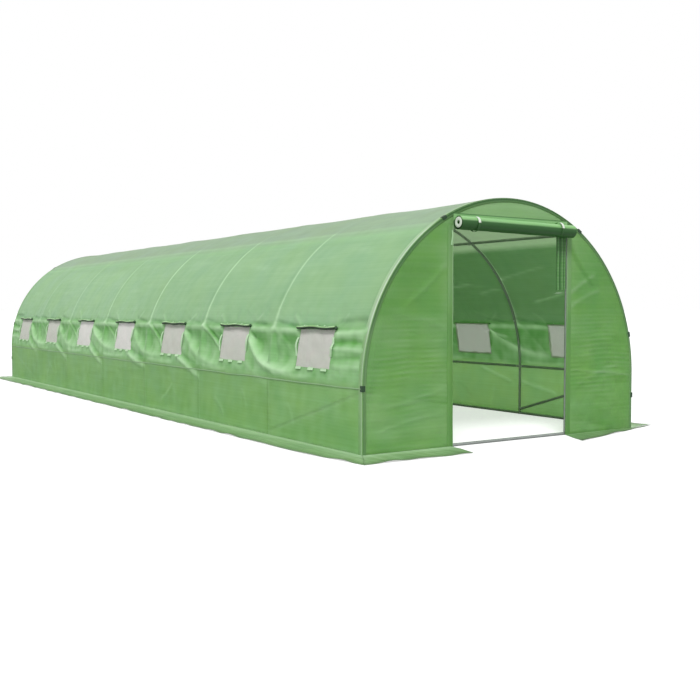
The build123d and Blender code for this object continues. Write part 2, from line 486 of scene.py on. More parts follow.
def ball(shape: Shape, at: Array, sizes: tuple[float, float, float], **more: object) -> None:
    """Add a rounded knob with three half sizes."""
    turn, tilt = lattice(np.linspace(0, 2 * math.pi, 17), np.linspace(-math.pi / 2, math.pi / 2, 9))
    point = np.stack([np.cos(tilt) * np.cos(turn), np.cos(tilt) * np.sin(turn), np.sin(tilt)], -1)
    shape.grid(np.asarray(at) + point * np.array(sizes), **more)


# Finishes


class Tree:
    """The node tree of a material or a world, with short calls for its nodes."""

    def __init__(self, made: bpy.types.ID, output: str = "OutputMaterial") -> None:
        """Empty the tree of a material or world and add its output."""
        self.made = made
        self.made.use_nodes = True
        self.tree = self.made.node_tree
        self.tree.nodes.clear()
        self.out = self.add(output)

    def add(self, kind: str, inputs: dict | None = None, **settings: object) -> bpy.types.Node:
        """Add a node.

        Args:
            kind: Its type, without the leading ShaderNode.
            inputs: Values or sockets by input name or number.
            settings: The node's own settings.

        Returns:
            The new node.
        """
        node = self.tree.nodes.new("ShaderNode" + kind)
        for key, value in settings.items():
            setattr(node, key, value)
        for key, value in (inputs or {}).items():
            if isinstance(value, Socket):
                self.tree.links.new(value, node.inputs[key])
            else:
                node.inputs[key].default_value = value
        return node

    def sum(self, operation: str, first: object, second: object = 0.0, clamp: bool = False) -> Socket:
        """A Math node's result."""
        return self.add("Math", {0: first, 1: second}, operation=operation, use_clamp=clamp).outputs[0]

    def mix(self, share: object, first: object, second: object) -> Socket:
        """A colour mixed from two by a share."""
        return self.add("Mix", {0: share, 6: first, 7: second}, data_type="RGBA").outputs[2]

    def scaled(self, vector: object, scale: tuple[float, float, float]) -> Socket:
        """A vector with each axis scaled by itself."""
        return self.add("VectorMath", {0: vector, 1: scale}, operation="MULTIPLY").outputs[0]

    def ramp(self, value: object, low: float, high: float) -> Socket:
        """A value's place between two limits, as 0 to 1."""
        return self.add("MapRange", {"Value": value, "From Min": low, "From Max": high}).outputs[0]

    def noise(self, vector: object, scale: float, detail: float = 3.0) -> Socket:
        """Fractal noise of about 0 to 1."""
        return self.add("TexNoise", {"Vector": vector, "Scale": scale, "Detail": detail}).outputs[0]

    def bands(self, vector: object, pitch: float, direction: str, bend: float = 0.0) -> Socket:
        """Soft bands of 0 to 1 at a pitch in metres."""
        inputs = {"Vector": vector, "Scale": math.pi / 10 / pitch, "Distortion": bend}
        return self.add("TexWave", inputs, bands_direction=direction).outputs[1]

    def finish(self, shader: Socket) -> bpy.types.ID:
        """Join the shader to the output and hand back the material or world."""
        self.tree.links.new(shader, self.out.inputs[0])
        return self.made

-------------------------

* [The exercise]:
Copy out only the lines running from the beginning of the data to the line with "settings: The node's", both ends included.

* [Exercise answer]:
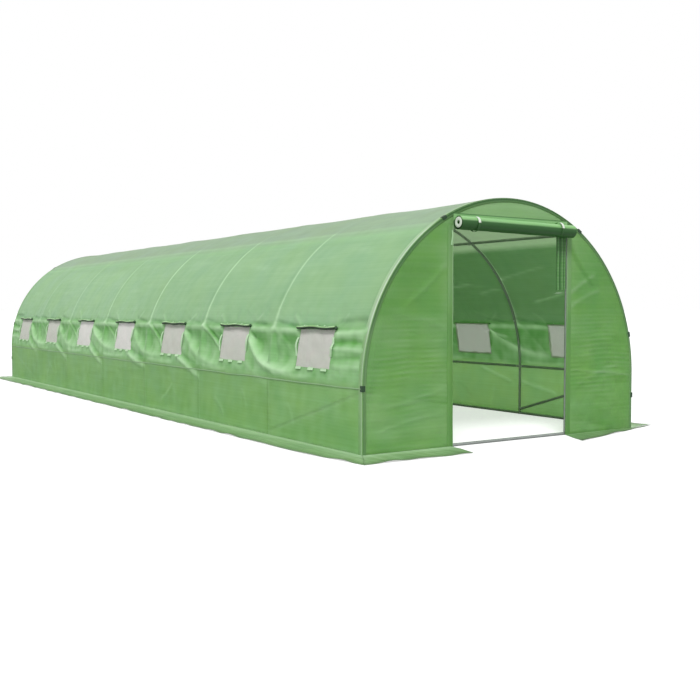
The build123d and Blender code for this object continues. Write part 2, from line 486 of scene.py on. More parts follow.
def ball(shape: Shape, at: Array, sizes: tuple[float, float, float], **more: object) -> None:
    """Add a rounded knob with three half sizes."""
    turn, tilt = lattice(np.linspace(0, 2 * math.pi, 17), np.linspace(-math.pi / 2, math.pi / 2, 9))
    point = np.stack([np.cos(tilt) * np.cos(turn), np.cos(tilt) * np.sin(turn), np.sin(tilt)], -1)
    shape.grid(np.asarray(at) + point * np.array(sizes), **more)


# Finishes


class Tree:
    """The node tree of a material or a world, with short calls for its nodes."""

    def __init__(self, made: bpy.types.ID, output: str = "OutputMaterial") -> None:
        """Empty the tree of a material or world and add its output."""
        self.made = made
        self.made.use_nodes = True
        self.tree = self.made.node_tree
        self.tree.nodes.clear()
        self.out = self.add(output)

    def add(self, kind: str, inputs: dict | None = None, **settings: object) -> bpy.types.Node:
        """Add a node.

        Args:
            kind: Its type, without the leading ShaderNode.
            inputs: Values or sockets by input name or number.
            settings: The node's own settings.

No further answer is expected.